Proseguendo il discorso, la Prof.ssa Maggiolino ha fatto notare come la Corte di Giustizia sia precisa, in Albany, nel sottolineare che questo tipo di accordi non rientra nell’ambito di applicazione dell’art 101 TFEU e che quindi non viola la disciplina sulla concorrenza. Al contrario, qualora la Corte avesse seguito la linea argomentativa per cui gli accordi, pur violando la disciplina sulla concorrenza, apporterebbero un miglioramento alle condizioni di vita dei lavoratori e dunque diventerebbero leciti ex art. 101(3) TFEU, avrebbe dato all’articolo una forza politica non indifferente. Tuttavia, l’intenzione della Corte era quella di dare rilievo economico alla disposizione in questione: venne ricercata l’efficienza e non la tutela dei lavoratori. A differenza della sentenza Albany, in FNV Kunsten si verificò un confronto con il diritto antitrust e con il suo ambito di applicazione. Il diritto antitrust considera infatti i lavoratori autonomi come imprese: secondo la disciplina è “impresa” chiunque sia in grado di ledere il gioco concorrenziale

La Corte di Giustizia, al fine di tutelare i lavoratori, ha dunque creato la terza categoria dei falsi lavoratori autonomi che non sono considerabili come imprese e sono esclusi dall’ambito di applicazione della normativa antitrust. Tuttavia, questa argomentazione appiattisce il concetto di impresa alle nozioni di lavoratore autonomo e dipendente, nonostante questo prescinda dai metodi utilizzati dai giuslavoristi. Lavoratori subordinati e datori di lavoro sono visti dal diritto antitrust come un’unica unità economica perché hanno unità di interessi (corrispondente alla volontà di offrire servizi a terzi). Nondimeno, la teoria non tiene conto delle relazioni interne tra i due soggetti in questione: semplificando, non vi è unità di interessi quando datore di lavoro e lavoratore subordinato, ad esempio, negoziano lo stipendio.

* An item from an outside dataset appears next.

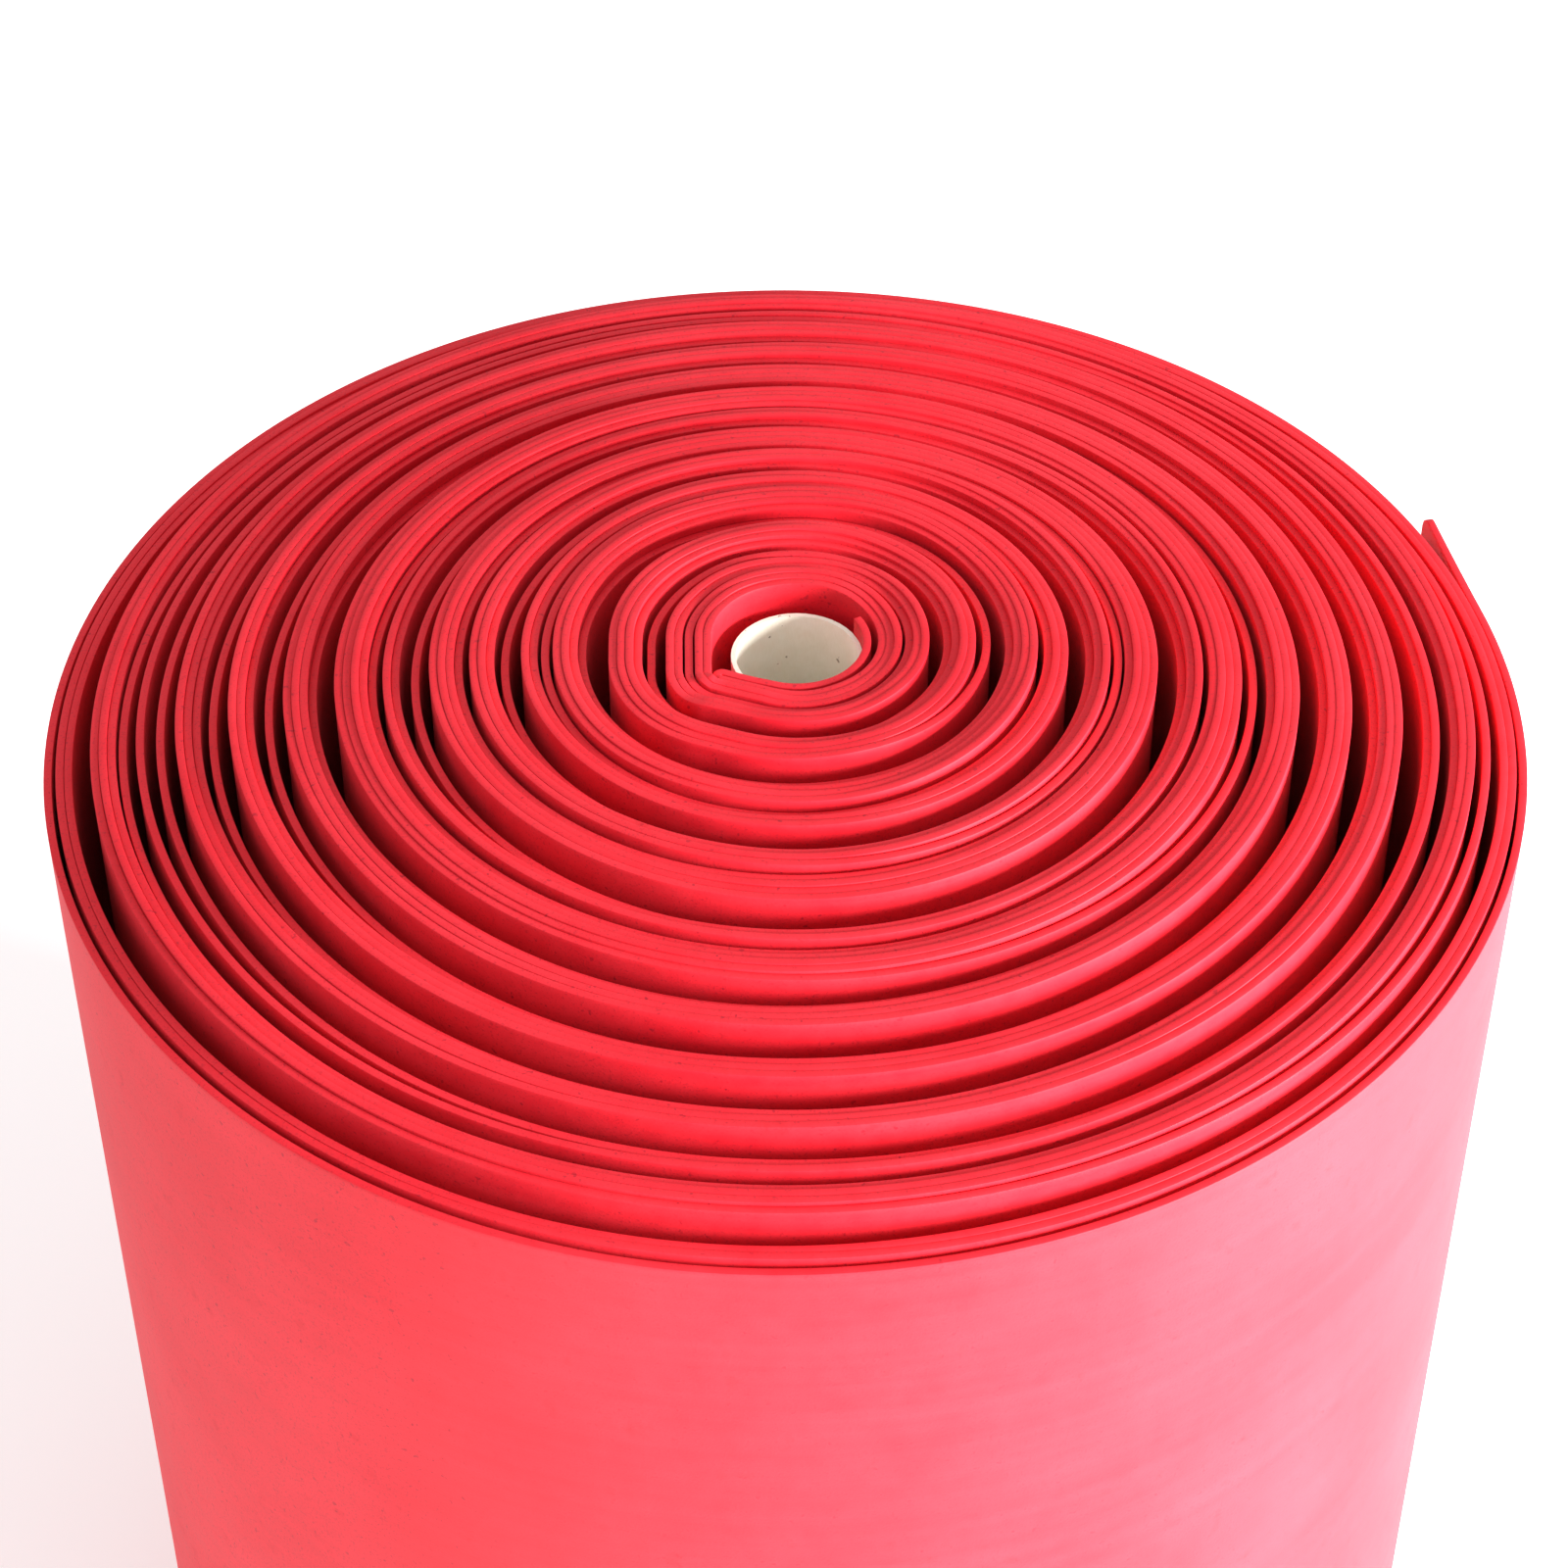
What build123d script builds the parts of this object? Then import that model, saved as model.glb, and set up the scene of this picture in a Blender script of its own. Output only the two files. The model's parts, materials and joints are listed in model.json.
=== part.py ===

Le Linee Guida della Commissione Europea

A fronte di questi problemi è intervenuta la Commissione Europea, che ha chiarito la sua posizione interpretativa con delle Linee Guida in cui riconosce che alcuni contratti collettivi sottoscritti da alcuni lavoratori autonomi sono validi in quanto volti a garantire delle condizioni di lavoro corrette e trasparenti. Sul piano giuslavoristico, viene dato rilievo al fatto che solo i contratti collettivi sottoscritti da lavoratori autonomi che contano prevalentemente sul loro lavoro e sono in una condizione simile a quella dei lavoratori subordinati sono considerati fuori dall’ambito di applicazione dell’art 101 TFEU. Rientra in questa definizione il lavoratore che: i) è economicamente dipendente, in quanto più del 50% della sua attività dipende da un unico committente; ii) che lavora side-by-side; iii) che lavora a favore di piattaforme digitali che fanno intermediazione tra servizi e consumatori (i.e. gig workers). Tuttavia, nemmeno le Linee Guida sono esenti da critiche: esse escludono gli accordi con cui i lavoratori si astengono dal rendere la prestazione per un certo tempo e per un determinato datore di lavoro (rectius: diritto allo sciopero).[4]

In conclusione, secondo la Prof.ssa Maggiolino, le Linee Guida hanno il pregio di portare ordine e coerenza nella disciplina in quanto individuano chiaramente gli accordi che non rientrano nell’ambito di applicazione della normativa antitrust. La Commissione Europea ha riconosciuto che nel mercato del lavoro non c’è unità di interessi e che di norma nella nozione di impresa non rientra lo squilibrio tipico del mercato del lavoro. È da condividere la creazione di un limite esterno, che non stravolge la nozione di impresa come avrebbe fatto un limite interno, e che è utile ai lavoratori in quanto consente che siano riconosciuti loro diritti sociali.  

 


[1] Nel caso Albany la Corte di Giustizia è stata chiamata a esprimersi circa la validità di un contratto di lavoro alla luce dell’articolo 101 del Testo sul Funzionamento dell’Unione Europea (TFUE), volto a garantire la concorrenza. 

[2] L’articolo 101 TFUE mira a tutelare la concorrenza. Al paragrafo uno dichiara nulli gli accordi volti al limitare la concorrenza, fatta eccezione per alcuni tipi enunciati al paragrafo tre. 

[3] Il caso FNV Kunsten ha riproposto la problematica evidenziata in Albany con la differenza che in questo caso il contratto collettivo di lavoro in questione era stato firmato anche da lavoratori autonomi. 

[4] La ragione è da ricondursi al fatto che in merito a questa tematica molto complessa, secondo le guidelines è necessario svolgere un’analisi caso per caso. Tuttavia, gli ordinamenti nazionali sono molto cauti nell’indagare le ragioni dello sciopero: questo gioca un ruolo molto importante nella contrattazione collettiva, essendo uno degli strumenti di protesta e contrattazione più efficaci per i lavoratori.